Following this performance, Decca Records signed him to a contract in February 1956, misspelling his name as “Holly”. He thereafter adopted the misspelled name for his professional career. Holly formed his own band, later to be called The Crickets, consisting of Holly (lead guitar and vocals), Niki Sullivan (guitar), Joe B. Mauldin (bass), and Jerry Allison (drums). They went to Nashville for three recording sessions with producer Owen Bradley. However, Holly chafed under a restrictive atmosphere that allowed him little input. Among the tracks he recorded was an early version of “That’ll Be The Day“, which took its title from a line that John Wayne‘s character says repeatedly in the 1956 film The Searchers (GREAT film…~Egil). ………………

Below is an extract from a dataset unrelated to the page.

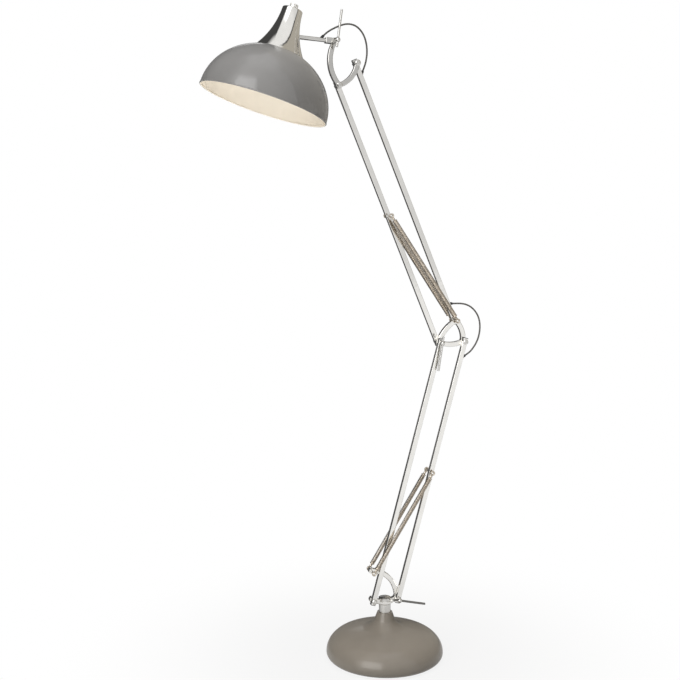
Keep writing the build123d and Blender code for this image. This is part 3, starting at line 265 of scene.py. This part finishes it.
def chrome_finish(name, base, roughness):
    """Bright plating: mirror metal with faint clouds of haze and a slow ripple under them."""
    finish = new_finish(name)
    haze = finish.noise(38.0, 4.0, 0.6)
    fine = finish.noise(900.0, 2.0, 0.5)
    return finish.principled(
        Base_Color=finish.mix(haze.step(0.35, 0.75), tinted(base, 0.97), tinted(base, 1.03)),
        Metallic=1.0,
        Roughness=roughness + 0.05 * haze + 0.02 * fine,
        Normal=finish.bump(finish.noise(60.0, 1.0), 0.00015),
    )


def enamel_finish(name, base):
    """Sprayed gloss enamel: faint clouds in the colour and a fine orange-peel surface."""
    finish = new_finish(name)
    cloud = finish.noise(14.0, 3.0, 0.55)
    peel = finish.noise(520.0, 2.0, 0.45)
    return finish.principled(
        Base_Color=finish.mix(cloud.step(0.3, 0.7), tinted(base, 0.965), tinted(base, 1.035)),
        Roughness=0.34 + 0.07 * cloud,
        Specular_IOR_Level=0.3,
        Coat_Weight=0.55,
        Coat_Roughness=0.08,
        Normal=finish.bump(peel, 0.00012, 0.25),
    )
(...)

From allmusic – Bruce Eder:
Buddy Holly is perhaps the most anomalous legend of ’50s rock & roll — he had his share of hits, and he achieved major rock & roll stardom, but his importance transcends any sales figures or even the particulars of any one song (or group of songs) that he wrote or recorded. Holly was unique, his legendary status and his impact on popular music all the more extraordinary for having been achieved in barely 18 months. Among his rivals, Bill Haley was there first and established rock & roll music; Elvis Presley objectified the sexuality implicit in the music, selling hundreds of millions of records in the process, and defined one aspect of the youth and charisma needed for stardom; and Chuck Berry defined the music’s roots in blues along with some of the finer points of its sexuality, and its youthful orientation (and, in the process, intermixed all of these elements). Holly‘s influence was just as far-reaching as these others, if far more subtle and more distinctly musical in nature. In a career lasting from the spring of 1957 until the winter of 1958-1959 — less time than Elvis had at the top before the army took him (and less time, in fact, than Elvis spent in the army) — Holly became the single most influential creative force in early rock & roll.
Read more @ allmusic ……..
- A 17-year-old Bob Dylan attended the January 31, 1959, show, two nights before Holly’s death. Dylan referred to this in his 1998 Grammy acceptance speech for his Time out of Mind being named Album of the Year:
“And I just want to say that when I was sixteen or seventeen years old, I went to see Buddy Holly play at Duluth National Guard Armory and I was three feet away from him…and he LOOKED at me. And I just have some sort of feeling that he was — I don’t know how or why — but I know he was with us all the time we were making this record in some kind of way.”
- Keith Richards attended one of Holly’s performances, where he heard “Not Fade Away” for the first time. The Rolling Stones had an early hit covering the song.
- Holly influenced many other singers during and after a career that lasted barely two years. Keith Richards once said Holly had “an influence on everybody.” In an August 24, 1978, Rolling Stone interview, Bruce Springsteen told Dave Marsh, “I play Buddy Holly every night before I go on; that keeps me honest.”
- The Grateful Dead performed “Not Fade Away” 530 times over the course of their career, making it their seventh most-performed song. The song also appears on eight of their official live recording releases.
- Don McLean‘s popular 1971 ballad “American Pie” is inspired by Holly and the day of the plane crash. The American Pie album is dedicated to Holly.
- On September 7, 1994 (Holly’s 58th birthday), Weezer released their single, “Buddy Holly“.
Album of the day – The Very Best of Buddy Holly:
Other September 07:
- Theodore Walter “Sonny” Rollins (born September 7, 1930 in New York City) is an American jazz tenor saxophonist. Rollins is widely recognized as one of the most important and influential jazz musicians. A number of his compositions, including “St. Thomas“, “Oleo“, “Doxy“, and “Airegin“, have become jazz standards.
- Christine Ellen “Chrissie” Hynde (born 7 September 1951 in Akron, Ohio) is an American musician best known as the leader of the rock/new wave band the Pretenders. She is a singer, songwriter, and guitarist, and has been the only constant member of the band throughout its history.
- Warren William Zevon (January 24, 1947 – September 7, 2003) was an American rock singer-songwriter and musician noted for including his sometimes sardonic opinions of life in his musical lyrics, composing songs that were sometimes humorous and often had political or historical themes.
- Milton Brown (September 7, 1903–April 18, 1936) was an American band leader and vocalist who co-founded the genre of Western swing. His band was the first to fuse hillbilly hokum, jazz, and pop together into a unique, distinctly American hybrid, thus giving him the nickname, “Father of Western Swing”. The birthplace of Brown’s upbeat “hot-jazz hillbilly” string band sound was developed at the Crystal Springs Dance Hall in Fort Worth, Texasfrom 1931 to 1936. Brown’s music inspired the great string jazz musicians from Europe, Django Reinhardt and Stephane Grapelli who in 1935 formed the Hot Club de Paris quintet.